[INSTRUCTIONS FOR THE TASK]: Write out the listing below again, precisely as it is given.

[AVAILABLE DATA]:
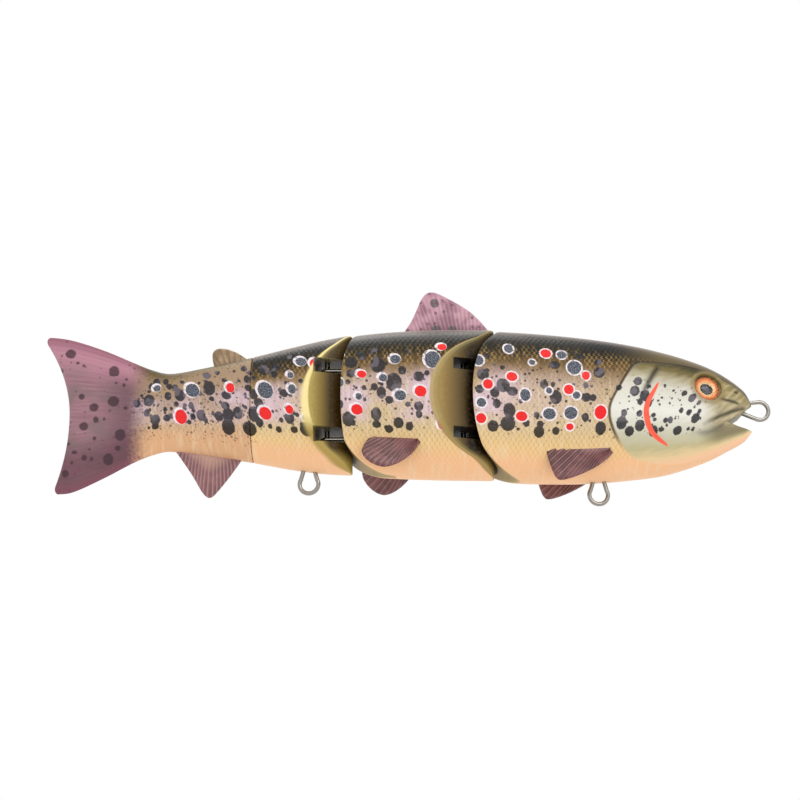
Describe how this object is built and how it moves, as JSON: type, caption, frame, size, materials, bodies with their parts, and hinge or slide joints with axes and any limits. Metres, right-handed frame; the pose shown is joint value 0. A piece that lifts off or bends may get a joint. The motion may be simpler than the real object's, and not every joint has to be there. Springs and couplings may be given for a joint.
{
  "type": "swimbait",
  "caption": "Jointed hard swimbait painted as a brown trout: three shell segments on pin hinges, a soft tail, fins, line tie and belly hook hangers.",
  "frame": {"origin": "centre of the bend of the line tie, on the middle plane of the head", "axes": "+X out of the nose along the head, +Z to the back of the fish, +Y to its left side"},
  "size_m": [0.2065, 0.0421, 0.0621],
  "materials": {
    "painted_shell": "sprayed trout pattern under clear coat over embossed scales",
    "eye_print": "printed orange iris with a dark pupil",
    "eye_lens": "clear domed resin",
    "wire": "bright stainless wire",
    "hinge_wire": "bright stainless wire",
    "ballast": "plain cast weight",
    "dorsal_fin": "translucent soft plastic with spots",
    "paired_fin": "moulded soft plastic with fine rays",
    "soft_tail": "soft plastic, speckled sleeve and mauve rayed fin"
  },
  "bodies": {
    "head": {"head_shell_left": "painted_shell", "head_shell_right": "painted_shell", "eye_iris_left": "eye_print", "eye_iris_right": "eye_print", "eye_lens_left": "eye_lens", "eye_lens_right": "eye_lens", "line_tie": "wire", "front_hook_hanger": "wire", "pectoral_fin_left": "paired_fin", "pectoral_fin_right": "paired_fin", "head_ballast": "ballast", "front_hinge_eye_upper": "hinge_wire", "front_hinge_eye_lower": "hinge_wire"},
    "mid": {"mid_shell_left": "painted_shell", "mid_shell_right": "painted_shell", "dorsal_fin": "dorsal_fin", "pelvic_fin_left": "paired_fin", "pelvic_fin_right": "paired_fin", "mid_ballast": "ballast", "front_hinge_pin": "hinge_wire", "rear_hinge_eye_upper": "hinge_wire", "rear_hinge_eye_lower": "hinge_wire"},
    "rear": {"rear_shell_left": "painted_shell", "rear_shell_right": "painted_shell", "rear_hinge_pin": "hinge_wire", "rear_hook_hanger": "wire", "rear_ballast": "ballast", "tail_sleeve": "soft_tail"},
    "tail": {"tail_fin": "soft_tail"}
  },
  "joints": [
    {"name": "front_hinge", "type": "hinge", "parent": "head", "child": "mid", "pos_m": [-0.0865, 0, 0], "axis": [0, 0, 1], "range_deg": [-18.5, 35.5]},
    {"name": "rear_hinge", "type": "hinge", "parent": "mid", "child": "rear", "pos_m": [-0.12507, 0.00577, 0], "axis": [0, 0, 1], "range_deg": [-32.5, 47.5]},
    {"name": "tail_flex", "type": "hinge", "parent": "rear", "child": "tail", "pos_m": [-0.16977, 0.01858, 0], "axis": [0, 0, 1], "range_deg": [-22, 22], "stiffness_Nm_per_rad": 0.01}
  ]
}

[FINISHED ANSWER]:
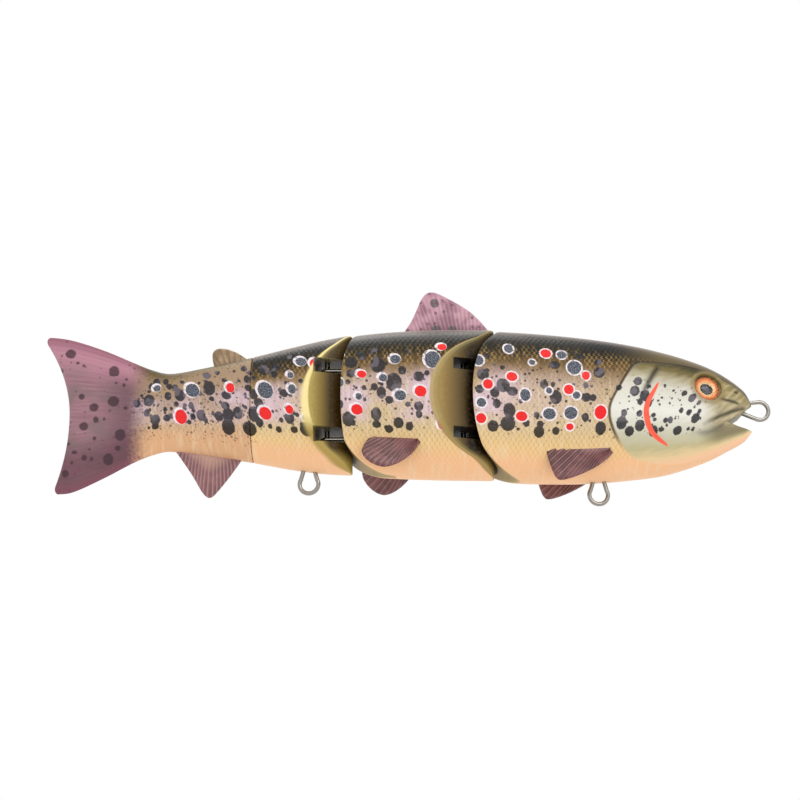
Describe how this object is built and how it moves, as JSON: type, caption, frame, size, materials, bodies with their parts, and hinge or slide joints with axes and any limits. Metres, right-handed frame; the pose shown is joint value 0. A piece that lifts off or bends may get a joint. The motion may be simpler than the real object's, and not every joint has to be there. Springs and couplings may be given for a joint.
{
  "type": "swimbait",
  "caption": "Jointed hard swimbait painted as a brown trout: three shell segments on pin hinges, a soft tail, fins, line tie and belly hook hangers.",
  "frame": {"origin": "centre of the bend of the line tie, on the middle plane of the head", "axes": "+X out of the nose along the head, +Z to the back of the fish, +Y to its left side"},
  "size_m": [0.2065, 0.0421, 0.0621],
  "materials": {
    "painted_shell": "sprayed trout pattern under clear coat over embossed scales",
    "eye_print": "printed orange iris with a dark pupil",
    "eye_lens": "clear domed resin",
    "wire": "bright stainless wire",
    "hinge_wire": "bright stainless wire",
    "ballast": "plain cast weight",
    "dorsal_fin": "translucent soft plastic with spots",
    "paired_fin": "moulded soft plastic with fine rays",
    "soft_tail": "soft plastic, speckled sleeve and mauve rayed fin"
  },
  "bodies": {
    "head": {"head_shell_left": "painted_shell", "head_shell_right": "painted_shell", "eye_iris_left": "eye_print", "eye_iris_right": "eye_print", "eye_lens_left": "eye_lens", "eye_lens_right": "eye_lens", "line_tie": "wire", "front_hook_hanger": "wire", "pectoral_fin_left": "paired_fin", "pectoral_fin_right": "paired_fin", "head_ballast": "ballast", "front_hinge_eye_upper": "hinge_wire", "front_hinge_eye_lower": "hinge_wire"},
    "mid": {"mid_shell_left": "painted_shell", "mid_shell_right": "painted_shell", "dorsal_fin": "dorsal_fin", "pelvic_fin_left": "paired_fin", "pelvic_fin_right": "paired_fin", "mid_ballast": "ballast", "front_hinge_pin": "hinge_wire", "rear_hinge_eye_upper": "hinge_wire", "rear_hinge_eye_lower": "hinge_wire"},
    "rear": {"rear_shell_left": "painted_shell", "rear_shell_right": "painted_shell", "rear_hinge_pin": "hinge_wire", "rear_hook_hanger": "wire", "rear_ballast": "ballast", "tail_sleeve": "soft_tail"},
    "tail": {"tail_fin": "soft_tail"}
  },
  "joints": [
    {"name": "front_hinge", "type": "hinge", "parent": "head", "child": "mid", "pos_m": [-0.0865, 0, 0], "axis": [0, 0, 1], "range_deg": [-18.5, 35.5]},
    {"name": "rear_hinge", "type": "hinge", "parent": "mid", "child": "rear", "pos_m": [-0.12507, 0.00577, 0], "axis": [0, 0, 1], "range_deg": [-32.5, 47.5]},
    {"name": "tail_flex", "type": "hinge", "parent": "rear", "child": "tail", "pos_m": [-0.16977, 0.01858, 0], "axis": [0, 0, 1], "range_deg": [-22, 22], "stiffness_Nm_per_rad": 0.01}
  ]
}